→ Set problem:
The data below needs to be returned exactly, line for line.

[START OF Working data]

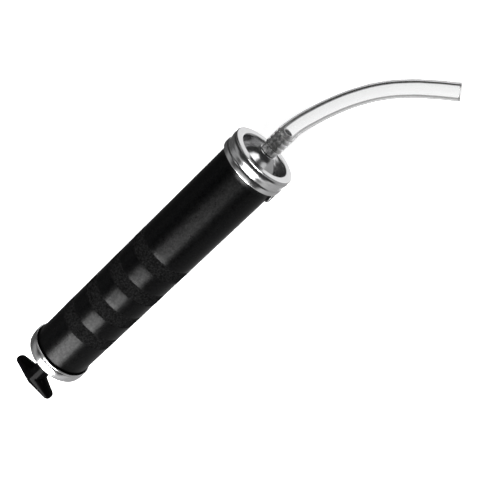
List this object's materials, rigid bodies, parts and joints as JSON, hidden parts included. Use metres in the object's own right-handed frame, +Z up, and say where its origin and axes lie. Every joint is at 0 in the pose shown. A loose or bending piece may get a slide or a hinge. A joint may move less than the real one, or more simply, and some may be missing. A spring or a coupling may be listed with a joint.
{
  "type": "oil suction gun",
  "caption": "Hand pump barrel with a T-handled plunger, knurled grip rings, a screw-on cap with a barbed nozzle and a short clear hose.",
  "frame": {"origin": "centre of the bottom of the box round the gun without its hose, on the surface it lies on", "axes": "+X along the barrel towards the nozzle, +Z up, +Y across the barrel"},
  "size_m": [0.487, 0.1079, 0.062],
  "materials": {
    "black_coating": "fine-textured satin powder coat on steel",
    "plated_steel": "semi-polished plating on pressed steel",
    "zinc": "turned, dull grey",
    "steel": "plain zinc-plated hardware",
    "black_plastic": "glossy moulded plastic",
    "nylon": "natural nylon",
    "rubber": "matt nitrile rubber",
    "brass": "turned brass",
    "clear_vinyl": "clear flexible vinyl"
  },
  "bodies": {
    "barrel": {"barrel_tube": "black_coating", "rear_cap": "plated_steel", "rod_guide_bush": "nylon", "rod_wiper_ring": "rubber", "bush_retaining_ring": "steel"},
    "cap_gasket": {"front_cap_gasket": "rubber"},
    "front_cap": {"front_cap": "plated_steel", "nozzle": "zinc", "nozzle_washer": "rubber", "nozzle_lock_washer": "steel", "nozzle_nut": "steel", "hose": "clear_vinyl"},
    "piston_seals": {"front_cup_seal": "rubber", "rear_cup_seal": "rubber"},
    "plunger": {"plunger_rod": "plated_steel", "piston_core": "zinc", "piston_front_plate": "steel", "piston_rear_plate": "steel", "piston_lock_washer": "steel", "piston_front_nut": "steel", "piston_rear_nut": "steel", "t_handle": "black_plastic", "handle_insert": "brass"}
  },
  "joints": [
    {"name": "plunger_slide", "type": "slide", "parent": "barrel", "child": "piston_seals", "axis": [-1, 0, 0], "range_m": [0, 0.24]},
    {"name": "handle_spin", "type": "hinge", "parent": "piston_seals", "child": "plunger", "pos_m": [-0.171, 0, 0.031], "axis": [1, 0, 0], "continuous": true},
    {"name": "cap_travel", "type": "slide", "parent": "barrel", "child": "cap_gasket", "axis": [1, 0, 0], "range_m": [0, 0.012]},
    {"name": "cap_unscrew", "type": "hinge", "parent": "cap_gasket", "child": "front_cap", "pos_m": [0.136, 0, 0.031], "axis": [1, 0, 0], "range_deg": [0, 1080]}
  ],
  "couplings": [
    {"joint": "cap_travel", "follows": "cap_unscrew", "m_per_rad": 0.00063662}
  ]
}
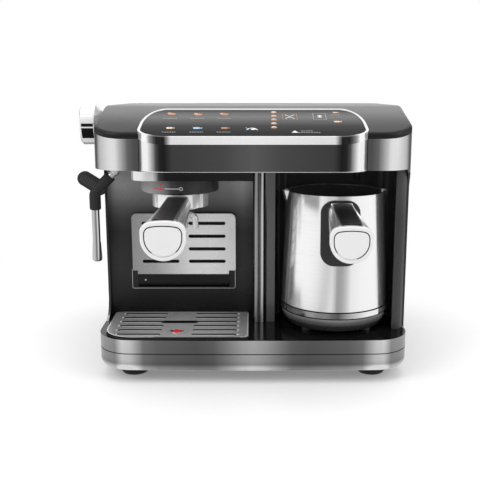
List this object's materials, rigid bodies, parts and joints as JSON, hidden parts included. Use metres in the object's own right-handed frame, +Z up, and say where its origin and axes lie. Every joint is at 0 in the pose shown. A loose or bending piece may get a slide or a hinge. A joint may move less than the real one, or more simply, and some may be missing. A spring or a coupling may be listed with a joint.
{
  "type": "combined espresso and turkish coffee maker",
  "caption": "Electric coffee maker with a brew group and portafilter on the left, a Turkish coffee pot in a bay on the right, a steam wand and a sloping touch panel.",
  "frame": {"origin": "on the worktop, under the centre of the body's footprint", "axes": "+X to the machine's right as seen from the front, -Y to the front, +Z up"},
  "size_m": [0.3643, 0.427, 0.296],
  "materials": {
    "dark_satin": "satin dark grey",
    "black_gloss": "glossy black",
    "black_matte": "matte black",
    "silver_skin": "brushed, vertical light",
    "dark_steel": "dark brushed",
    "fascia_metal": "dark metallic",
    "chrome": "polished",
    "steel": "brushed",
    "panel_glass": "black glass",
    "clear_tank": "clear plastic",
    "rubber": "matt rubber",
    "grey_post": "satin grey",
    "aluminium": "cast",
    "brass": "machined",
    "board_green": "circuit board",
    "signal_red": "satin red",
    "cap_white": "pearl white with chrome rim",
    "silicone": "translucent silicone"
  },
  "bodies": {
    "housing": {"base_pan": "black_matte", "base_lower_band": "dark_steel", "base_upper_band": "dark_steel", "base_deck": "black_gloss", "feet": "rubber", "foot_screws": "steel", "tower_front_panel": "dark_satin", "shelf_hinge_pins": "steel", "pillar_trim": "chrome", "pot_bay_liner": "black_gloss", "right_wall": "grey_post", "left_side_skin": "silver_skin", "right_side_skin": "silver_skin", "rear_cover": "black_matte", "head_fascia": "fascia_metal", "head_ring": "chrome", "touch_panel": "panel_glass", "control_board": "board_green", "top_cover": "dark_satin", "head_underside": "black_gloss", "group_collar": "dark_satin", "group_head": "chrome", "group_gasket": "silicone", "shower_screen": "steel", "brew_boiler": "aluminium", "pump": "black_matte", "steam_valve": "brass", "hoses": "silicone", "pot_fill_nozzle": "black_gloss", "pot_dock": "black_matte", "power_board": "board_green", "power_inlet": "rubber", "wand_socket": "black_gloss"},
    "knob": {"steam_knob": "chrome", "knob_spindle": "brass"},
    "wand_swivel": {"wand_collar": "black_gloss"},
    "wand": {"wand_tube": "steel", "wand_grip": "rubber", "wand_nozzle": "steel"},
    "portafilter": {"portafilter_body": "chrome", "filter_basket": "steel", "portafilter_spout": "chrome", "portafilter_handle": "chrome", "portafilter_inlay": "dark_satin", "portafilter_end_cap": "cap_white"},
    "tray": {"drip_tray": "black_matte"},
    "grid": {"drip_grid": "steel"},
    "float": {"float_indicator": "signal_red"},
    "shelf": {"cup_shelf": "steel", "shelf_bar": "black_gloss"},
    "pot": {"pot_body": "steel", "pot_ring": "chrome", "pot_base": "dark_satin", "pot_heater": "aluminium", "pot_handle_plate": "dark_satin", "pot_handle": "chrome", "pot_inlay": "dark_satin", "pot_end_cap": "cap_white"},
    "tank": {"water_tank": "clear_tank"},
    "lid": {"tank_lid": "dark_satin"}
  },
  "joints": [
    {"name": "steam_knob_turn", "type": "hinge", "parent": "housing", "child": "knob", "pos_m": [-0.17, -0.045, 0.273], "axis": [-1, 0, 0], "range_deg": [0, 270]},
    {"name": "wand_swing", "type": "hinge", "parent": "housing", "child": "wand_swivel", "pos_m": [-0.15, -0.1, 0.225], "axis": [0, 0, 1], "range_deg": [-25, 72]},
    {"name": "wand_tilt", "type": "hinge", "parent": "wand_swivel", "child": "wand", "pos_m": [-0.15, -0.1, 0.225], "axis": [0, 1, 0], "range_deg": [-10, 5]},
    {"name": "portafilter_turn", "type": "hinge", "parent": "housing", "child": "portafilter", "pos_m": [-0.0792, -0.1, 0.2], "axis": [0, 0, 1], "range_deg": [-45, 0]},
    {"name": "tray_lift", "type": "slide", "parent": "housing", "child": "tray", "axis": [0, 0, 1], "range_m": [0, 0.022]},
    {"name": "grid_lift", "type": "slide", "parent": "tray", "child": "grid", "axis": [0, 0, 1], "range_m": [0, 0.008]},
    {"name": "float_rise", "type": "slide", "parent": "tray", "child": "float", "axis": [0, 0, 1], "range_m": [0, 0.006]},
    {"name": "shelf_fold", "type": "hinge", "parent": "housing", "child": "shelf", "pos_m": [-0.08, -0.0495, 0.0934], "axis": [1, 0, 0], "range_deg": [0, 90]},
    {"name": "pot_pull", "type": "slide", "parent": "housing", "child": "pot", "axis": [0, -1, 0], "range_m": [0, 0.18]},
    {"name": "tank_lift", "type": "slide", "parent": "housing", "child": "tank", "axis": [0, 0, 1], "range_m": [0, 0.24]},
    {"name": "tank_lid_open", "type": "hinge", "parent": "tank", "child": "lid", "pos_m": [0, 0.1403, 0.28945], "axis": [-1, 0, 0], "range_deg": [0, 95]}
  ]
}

[END OF Working data]

→ Exercise result:
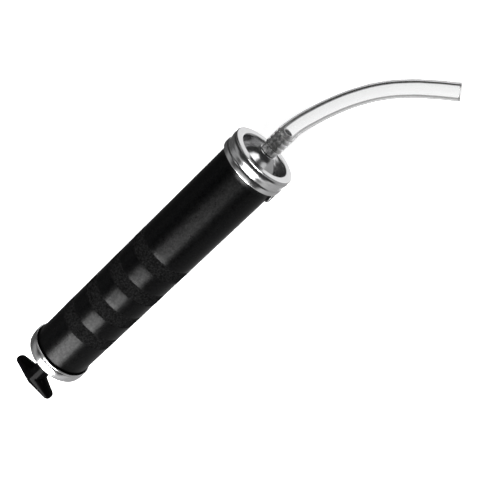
List this object's materials, rigid bodies, parts and joints as JSON, hidden parts included. Use metres in the object's own right-handed frame, +Z up, and say where its origin and axes lie. Every joint is at 0 in the pose shown. A loose or bending piece may get a slide or a hinge. A joint may move less than the real one, or more simply, and some may be missing. A spring or a coupling may be listed with a joint.
{
  "type": "oil suction gun",
  "caption": "Hand pump barrel with a T-handled plunger, knurled grip rings, a screw-on cap with a barbed nozzle and a short clear hose.",
  "frame": {"origin": "centre of the bottom of the box round the gun without its hose, on the surface it lies on", "axes": "+X along the barrel towards the nozzle, +Z up, +Y across the barrel"},
  "size_m": [0.487, 0.1079, 0.062],
  "materials": {
    "black_coating": "fine-textured satin powder coat on steel",
    "plated_steel": "semi-polished plating on pressed steel",
    "zinc": "turned, dull grey",
    "steel": "plain zinc-plated hardware",
    "black_plastic": "glossy moulded plastic",
    "nylon": "natural nylon",
    "rubber": "matt nitrile rubber",
    "brass": "turned brass",
    "clear_vinyl": "clear flexible vinyl"
  },
  "bodies": {
    "barrel": {"barrel_tube": "black_coating", "rear_cap": "plated_steel", "rod_guide_bush": "nylon", "rod_wiper_ring": "rubber", "bush_retaining_ring": "steel"},
    "cap_gasket": {"front_cap_gasket": "rubber"},
    "front_cap": {"front_cap": "plated_steel", "nozzle": "zinc", "nozzle_washer": "rubber", "nozzle_lock_washer": "steel", "nozzle_nut": "steel", "hose": "clear_vinyl"},
    "piston_seals": {"front_cup_seal": "rubber", "rear_cup_seal": "rubber"},
    "plunger": {"plunger_rod": "plated_steel", "piston_core": "zinc", "piston_front_plate": "steel", "piston_rear_plate": "steel", "piston_lock_washer": "steel", "piston_front_nut": "steel", "piston_rear_nut": "steel", "t_handle": "black_plastic", "handle_insert": "brass"}
  },
  "joints": [
    {"name": "plunger_slide", "type": "slide", "parent": "barrel", "child": "piston_seals", "axis": [-1, 0, 0], "range_m": [0, 0.24]},
    {"name": "handle_spin", "type": "hinge", "parent": "piston_seals", "child": "plunger", "pos_m": [-0.171, 0, 0.031], "axis": [1, 0, 0], "continuous": true},
    {"name": "cap_travel", "type": "slide", "parent": "barrel", "child": "cap_gasket", "axis": [1, 0, 0], "range_m": [0, 0.012]},
    {"name": "cap_unscrew", "type": "hinge", "parent": "cap_gasket", "child": "front_cap", "pos_m": [0.136, 0, 0.031], "axis": [1, 0, 0], "range_deg": [0, 1080]}
  ],
  "couplings": [
    {"joint": "cap_travel", "follows": "cap_unscrew", "m_per_rad": 0.00063662}
  ]
}
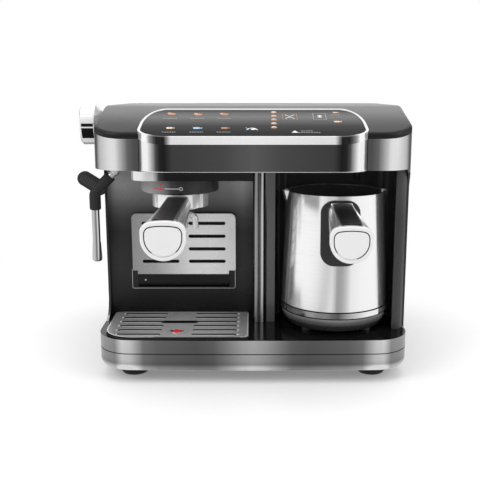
List this object's materials, rigid bodies, parts and joints as JSON, hidden parts included. Use metres in the object's own right-handed frame, +Z up, and say where its origin and axes lie. Every joint is at 0 in the pose shown. A loose or bending piece may get a slide or a hinge. A joint may move less than the real one, or more simply, and some may be missing. A spring or a coupling may be listed with a joint.
{
  "type": "combined espresso and turkish coffee maker",
  "caption": "Electric coffee maker with a brew group and portafilter on the left, a Turkish coffee pot in a bay on the right, a steam wand and a sloping touch panel.",
  "frame": {"origin": "on the worktop, under the centre of the body's footprint", "axes": "+X to the machine's right as seen from the front, -Y to the front, +Z up"},
  "size_m": [0.3643, 0.427, 0.296],
  "materials": {
    "dark_satin": "satin dark grey",
    "black_gloss": "glossy black",
    "black_matte": "matte black",
    "silver_skin": "brushed, vertical light",
    "dark_steel": "dark brushed",
    "fascia_metal": "dark metallic",
    "chrome": "polished",
    "steel": "brushed",
    "panel_glass": "black glass",
    "clear_tank": "clear plastic",
    "rubber": "matt rubber",
    "grey_post": "satin grey",
    "aluminium": "cast",
    "brass": "machined",
    "board_green": "circuit board",
    "signal_red": "satin red",
    "cap_white": "pearl white with chrome rim",
    "silicone": "translucent silicone"
  },
  "bodies": {
    "housing": {"base_pan": "black_matte", "base_lower_band": "dark_steel", "base_upper_band": "dark_steel", "base_deck": "black_gloss", "feet": "rubber", "foot_screws": "steel", "tower_front_panel": "dark_satin", "shelf_hinge_pins": "steel", "pillar_trim": "chrome", "pot_bay_liner": "black_gloss", "right_wall": "grey_post", "left_side_skin": "silver_skin", "right_side_skin": "silver_skin", "rear_cover": "black_matte", "head_fascia": "fascia_metal", "head_ring": "chrome", "touch_panel": "panel_glass", "control_board": "board_green", "top_cover": "dark_satin", "head_underside": "black_gloss", "group_collar": "dark_satin", "group_head": "chrome", "group_gasket": "silicone", "shower_screen": "steel", "brew_boiler": "aluminium", "pump": "black_matte", "steam_valve": "brass", "hoses": "silicone", "pot_fill_nozzle": "black_gloss", "pot_dock": "black_matte", "power_board": "board_green", "power_inlet": "rubber", "wand_socket": "black_gloss"},
    "knob": {"steam_knob": "chrome", "knob_spindle": "brass"},
    "wand_swivel": {"wand_collar": "black_gloss"},
    "wand": {"wand_tube": "steel", "wand_grip": "rubber", "wand_nozzle": "steel"},
    "portafilter": {"portafilter_body": "chrome", "filter_basket": "steel", "portafilter_spout": "chrome", "portafilter_handle": "chrome", "portafilter_inlay": "dark_satin", "portafilter_end_cap": "cap_white"},
    "tray": {"drip_tray": "black_matte"},
    "grid": {"drip_grid": "steel"},
    "float": {"float_indicator": "signal_red"},
    "shelf": {"cup_shelf": "steel", "shelf_bar": "black_gloss"},
    "pot": {"pot_body": "steel", "pot_ring": "chrome", "pot_base": "dark_satin", "pot_heater": "aluminium", "pot_handle_plate": "dark_satin", "pot_handle": "chrome", "pot_inlay": "dark_satin", "pot_end_cap": "cap_white"},
    "tank": {"water_tank": "clear_tank"},
    "lid": {"tank_lid": "dark_satin"}
  },
  "joints": [
    {"name": "steam_knob_turn", "type": "hinge", "parent": "housing", "child": "knob", "pos_m": [-0.17, -0.045, 0.273], "axis": [-1, 0, 0], "range_deg": [0, 270]},
    {"name": "wand_swing", "type": "hinge", "parent": "housing", "child": "wand_swivel", "pos_m": [-0.15, -0.1, 0.225], "axis": [0, 0, 1], "range_deg": [-25, 72]},
    {"name": "wand_tilt", "type": "hinge", "parent": "wand_swivel", "child": "wand", "pos_m": [-0.15, -0.1, 0.225], "axis": [0, 1, 0], "range_deg": [-10, 5]},
    {"name": "portafilter_turn", "type": "hinge", "parent": "housing", "child": "portafilter", "pos_m": [-0.0792, -0.1, 0.2], "axis": [0, 0, 1], "range_deg": [-45, 0]},
    {"name": "tray_lift", "type": "slide", "parent": "housing", "child": "tray", "axis": [0, 0, 1], "range_m": [0, 0.022]},
    {"name": "grid_lift", "type": "slide", "parent": "tray", "child": "grid", "axis": [0, 0, 1], "range_m": [0, 0.008]},
    {"name": "float_rise", "type": "slide", "parent": "tray", "child": "float", "axis": [0, 0, 1], "range_m": [0, 0.006]},
    {"name": "shelf_fold", "type": "hinge", "parent": "housing", "child": "shelf", "pos_m": [-0.08, -0.0495, 0.0934], "axis": [1, 0, 0], "range_deg": [0, 90]},
    {"name": "pot_pull", "type": "slide", "parent": "housing", "child": "pot", "axis": [0, -1, 0], "range_m": [0, 0.18]},
    {"name": "tank_lift", "type": "slide", "parent": "housing", "child": "tank", "axis": [0, 0, 1], "range_m": [0, 0.24]},
    {"name": "tank_lid_open", "type": "hinge", "parent": "tank", "child": "lid", "pos_m": [0, 0.1403, 0.28945], "axis": [-1, 0, 0], "range_deg": [0, 95]}
  ]
}